There have been several studies conducted over the years in both academia and by professional investors, looking into the veracity of the ‘small caps deliver higher returns’ truism. However, it is also the case that in comparison to the analysis of other ‘return drivers’ such as value, momentum, quality and volatility, the volume of research into size has been less significant.

Of the studies that have been conducted into company size as a returns driver, there have been varying conclusions. The first well-known research into the question was Rolf Banz’s paper ‘The Relationship Between Return and Market Value of Common Stocks’, published in 1981. His findings, backed up by a few follow-up studies, suggested that over the previous 40 years smaller US-listed companies had delivered better returns than those of big companies.

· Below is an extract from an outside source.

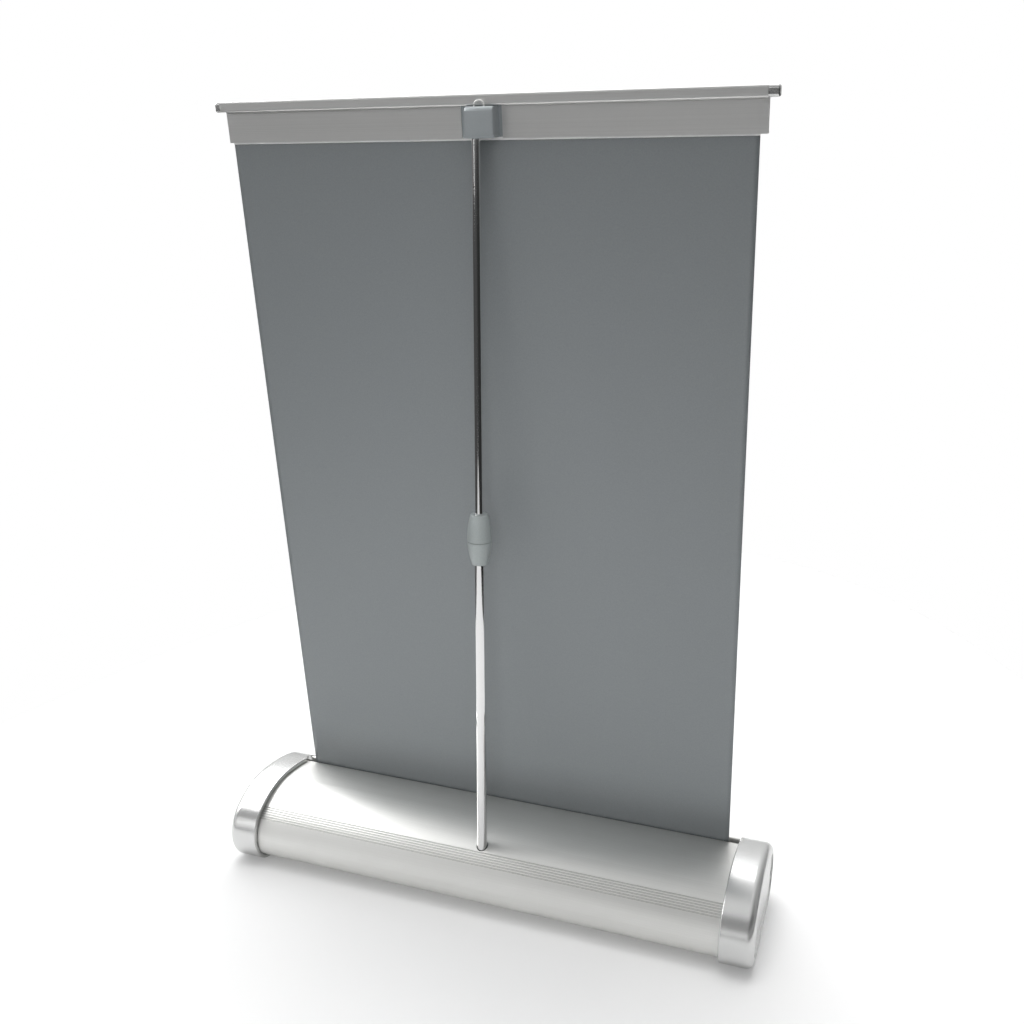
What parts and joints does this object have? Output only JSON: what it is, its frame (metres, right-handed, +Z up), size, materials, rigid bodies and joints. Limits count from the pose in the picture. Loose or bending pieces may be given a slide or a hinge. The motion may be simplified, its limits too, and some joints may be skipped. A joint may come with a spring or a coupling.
{
  "type": "roll-up banner stand",
  "caption": "Desktop roll-up banner stand: a rounded metal base that winds up the film, a telescopic pole behind it, and a top rail that clips over the pole.",
  "frame": {"origin": "centre of the base's footprint, on the surface the stand rests on", "axes": "+Z up; -Y is the front, where the graphic shows; +Y is the pole's side; +X is the stand's own left"},
  "size_m": [0.349, 0.0951, 0.4871],
  "materials": {
    "anodised_aluminium": "satin silver anodised",
    "rail_aluminium": "satin silver anodised",
    "silver_plastic": "glossy metallic silver",
    "plated_steel": "bright plated",
    "plain_steel": "oiled steel",
    "chromed_tube": "polished",
    "grey_plastic": "fine satin",
    "white_plastic": "satin",
    "black_plastic": "satin",
    "black_rubber": "matte",
    "banner_film": "matte grey light-blocking back, plain white front"
  },
  "bodies": {
    "base": {"base_housing": "anodised_aluminium", "left_end_cap": "silver_plastic", "right_end_cap": "silver_plastic", "left_cap_screws": "plated_steel", "right_cap_screws": "plated_steel", "rubber_feet": "black_rubber", "pole_socket": "black_plastic", "spring_shaft": "plain_steel", "spring_anchor": "black_plastic", "torsion_spring": "plain_steel"},
    "roller": {"roller_tube": "anodised_aluminium", "wound_film": "banner_film", "spring_drive_plug": "black_plastic", "roller_bush": "black_plastic", "idle_plug": "black_plastic"},
    "pole_lower": {"pole_foot": "black_plastic", "pole_lower_tube": "chromed_tube", "barrel_lower": "grey_plastic", "lock_collet": "black_plastic"},
    "twist_collar": {"twist_collar": "grey_plastic"},
    "pole_upper": {"pole_upper_rod": "chromed_tube", "rod_guide": "black_plastic", "pole_tip": "chromed_tube"},
    "top_rail": {"rail_back_profile": "rail_aluminium", "left_rail_plug": "silver_plastic", "right_rail_plug": "silver_plastic", "grip_strip": "white_plastic", "pole_clip": "silver_plastic", "clip_loop": "plated_steel", "banner_sheet": "banner_film"},
    "rail_front": {"rail_front_profile": "rail_aluminium"}
  },
  "joints": [
    {"name": "pole_lift", "type": "slide", "parent": "base", "child": "pole_lower", "axis": [0, 0, 1], "range_m": [0, 0.02]},
    {"name": "twist_lock", "type": "hinge", "parent": "pole_lower", "child": "twist_collar", "pos_m": [-0.0015, 0.0283, 0.2441], "axis": [0, 0, 1], "range_deg": [0, 90]},
    {"name": "pole_telescope", "type": "slide", "parent": "pole_lower", "child": "pole_upper", "axis": [0, 0, 1], "range_m": [-0.18, 0], "deforming": ["banner_sheet"]},
    {"name": "rail_unhook", "type": "slide", "parent": "pole_upper", "child": "top_rail", "axis": [0, 0, 1], "range_m": [0, 0.013]},
    {"name": "rail_clamp_open", "type": "hinge", "parent": "top_rail", "child": "rail_front", "pos_m": [0.0007, 0.0288, 0.4841], "axis": [-1, 0, 0], "range_deg": [0, 35]},
    {"name": "roller_spin", "type": "hinge", "parent": "base", "child": "roller", "pos_m": [0.0012, -0.0166, 0.022], "axis": [1, 0, 0], "range_deg": [0, 859.5]}
  ],
  "couplings": [
    {"joint": "roller_spin", "follows": "pole_telescope", "rad_per_m": -83.333}
  ]
}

A recent article for Stockopedia compares Banz’s work to more recent studies such as that of Elroy Dimson, Paul Marsh and Mike Staunton for Credit Suisse’s Global Investment Returns Yearbook 2018. Their research shows that between 1955 and 2017, UK microcaps delivered an average return of 18% a year, small caps 15.4%, mid caps 14% and large caps 12%. Over the same period, US micro caps had an average annual return of 12.7%, small caps 12.2% and large caps 9.9%. However, the research also demonstrated that within the 70-year period there were significant stretches over which the opposite has been true and large caps delivered better returns. A lot, therefore, depends on time lines and divergence isn’t so huge as to mean there isn’t a reasonable chance it could invert over the next 10, 20, 30 or 70 years.

There is also evidence which suggests that the size to returns equation may be to at least some extent correlation rather than causation. A paper titled ‘Fact, Fiction and the Size Effect’ by AQR Capital analysts came to the conclusion that a smaller market cap equalling higher returns over time isn’t a strong trend and is also one that has weakened over the past few decades. However, the research did find that other factors such as value, momentum and quality tend to be stronger across small caps and has helped them outperform larger companies longer term. This is put down to lower liquidity and higher volatility.

The conclusion seems to be that there is some truths to the presumed logic that smaller companies show a stronger return on investment but far less than thought and not by dint of their actual size but other drivers such as quality, value and momentum. This in turn leads to the conclusion that anyone investing online in individual company stocks would be best advised to analyse and judge small caps by the same criteria as large caps and choose companies that show good quality, value and momentum ratios and indicators. More smaller than larger companies may demonstrate those qualities but investment choices should not be made on the basis of size itself.